A copy of Mr. Cesario's Employment Agreement is attached hereto as Exhibit 99.1 and is incorporated herein by reference. The foregoing description of the Employment Agreement does not purport to be complete and is qualified in its entirety by reference to such exhibit.
Effective June 24, 2009, Frank Cesario was hired by the Company to serve as the Company's Chief Financial Officer. Prior to joining the Company, Mr. Cesario served in a similar capacity with ISCO International, Inc., a global supplier of telecommunications equipment, as well as Turf Ventures LLC, a chemicals distributor.
Pursuant to the terms of the Employment Agreement, dated and effective as of June 24, 2009, between Mr. Cesario and the Company (the "Employment Agreement"), a copy of which is attached hereto as Exhibit 99.1, Mr. Cesario will receive an annual base salary of not less than $150,000. In addition, Mr. Cesario will be eligible for discretionary premium pay and bonuses for services to be performed as an executive officer of the Company based on performance and achieving milestones agreed upon by Mr. Cesario and the Chief Executive Officer of the Company, and approved by the Board of Directors of the Company (the "Board").
Mr. Cesario will be eligible for such stock options and other equity compensation as the Board deems appropriate, subject to the provisions of the Company's 2004 Equity Compensation Plan (the "Plan"). As a signing benefit and subject to the approval of the Company's Compensation and Governance Committee, the Company has granted Mr. Cesario non-qualified options to purchase up to 20,000 shares of the Company's common stock under the terms of the Plan. Mr. Cesario will also be entitled to the employee benefits made available by the Company generally to all other executive officers of the Company, subject to the terms and conditions of the Company's employee benefit plan in effect from time to time.

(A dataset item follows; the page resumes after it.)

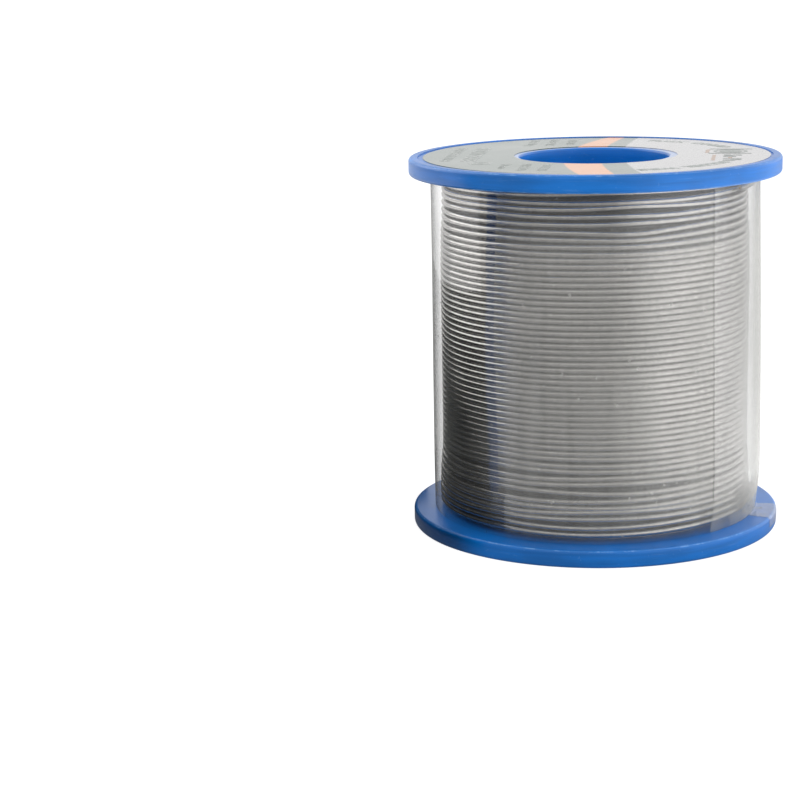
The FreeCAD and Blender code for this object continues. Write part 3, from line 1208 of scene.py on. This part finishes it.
class SPOOL_OT_stage(bpy.types.Operator):
    """Set the floor, the soft lights and the camera"""

    bl_idname = "spool.stage"
    bl_label = "Stage"

    def execute(self, context):
        scene = context.scene
        shown = ground("studio_floor", 0)
        wear(shown, "floor")
        shown.visible_glossy = False
        shown.visible_diffuse = False
        shown.visible_transmission = False
        shown.visible_shadow = False
        under = ground("studio_floor_bounce", -0.05 * MM)
        wear(under, "bounce")
        under.visible_camera = False
        middle = Vector((0, 0, HEIGHT / 2))
        softbox("key_softbox", (0.35, 0.05, 0.65), middle, 0.3, 0.3, 0.5)
        softbox("left_softbox", (-0.62, 0.26, 0.48), middle, 0.8, 0.7, 3.0)
        softbox("front_softbox", (0.0, -0.26, 0.20), (0, 0, 0.05), 0.5, 0.08, 0.12)
        flag("dark_flag", -45 * MM, -27.5 * MM, 45 * MM, 41 * MM, (0.006, 0.009, 0.008))
        low_wall("low_flag", 37 * MM, 150, 232, 8 * MM, (0.004, 0.008, 0.014))
        flag("blue_flag", -45 * MM, -33.0 * MM, -27.5 * MM, 66 * MM, (0.020, 0.11, 0.38))
        scene.world = studio_world()
        scene.view_settings.view_transform = "Standard"
        camera = bpy.data.objects.new("camera", bpy.data.cameras.new("camera"))
        scene.collection.objects.link(camera)
        camera.data.sensor_width = 36.0
        camera.data.lens = CAMERA_LENS
        camera.data.clip_start = 0.01
        out = Vector((0, -math.cos(CAMERA_RISE), math.sin(CAMERA_RISE)))
        camera.location = middle + out * CAMERA_DISTANCE
        drop = -CAMERA_RISE + CAMERA_TILT
        aim = Matrix.Rotation(-CAMERA_PAN, 4, "Z") @ Matrix.Rotation(drop + math.pi / 2, 4, "X")
        camera.rotation_euler = (aim @ Matrix.Rotation(CAMERA_ROLL, 4, "Z")).to_euler()
        scene.camera = camera
        return {"FINISHED"}


class SPOOL_PT_panel(bpy.types.Panel):
    """Sidebar panel that lists the spool's pieces"""

    bl_idname = "SPOOL_PT_panel"
    bl_label = "Solder Spool"
    bl_space_type = "VIEW_3D"
    bl_region_type = "UI"
    bl_category = "Solder Spool"

    def draw(self, context):
        for operator in OPERATORS:
            self.layout.operator(operator.bl_idname)
        for group in (context.scene.spool_sizes, context.scene.spool_colours):
            box = self.layout.box()
            for name in group.__annotations__:
                box.prop(group, name)


OPERATORS = (
    SPOOL_OT_flanges,
    SPOOL_OT_core,
    SPOOL_OT_winding,
    SPOOL_OT_label,
    SPOOL_OT_wrap,
    SPOOL_OT_stage,
)
CLASSES = (SpoolSizes, SpoolColours, *OPERATORS, SPOOL_PT_panel)


def register():
    for item in CLASSES:
        bpy.utils.register_class(item)
    bpy.types.Scene.spool_sizes = bpy.props.PointerProperty(type=SpoolSizes)
    bpy.types.Scene.spool_colours = bpy.props.PointerProperty(type=SpoolColours)


def unregister():
    del bpy.types.Scene.spool_colours
    del bpy.types.Scene.spool_sizes
    for item in reversed(CLASSES):
        bpy.utils.unregister_class(item)


def main():
    register()
    for operator in OPERATORS:
        group, name = operator.bl_idname.split(".")
        getattr(getattr(bpy.ops, group), name)()


if __name__ == "__main__":
    main()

In the event Mr. Cesario's employment is terminated other than for Cause, as defined in the Employment Agreement, Mr. Cesario will receive three weeks notice pay, provided that Mr. Cesario signs, without subsequent revocation, a Separation Agreement and Release in a form acceptable to the Company. In addition, all stock options granted to Mr. Cesario prior to termination will become fully vested and exercisable in accordance with the applicable option grant agreement and the Plan. If he is terminated for Cause, or if he resigns as an employee of the Company, Mr. Cesario will not be entitled to any severance or other benefits accruing after the term of the Employment Agreement and such rights will be forfeited immediately upon the end of such term.
The foregoing summary of the material provisions of the Employment Agreement does not purport to be complete and is subject to and qualified in its entirety by reference to all provision of the described agreement.
Exhibits.
99.1 Employment Agreement dated June 24, 2009 between the Company and Frank Cesario.
99.2 Press Release dated June 26, 2009.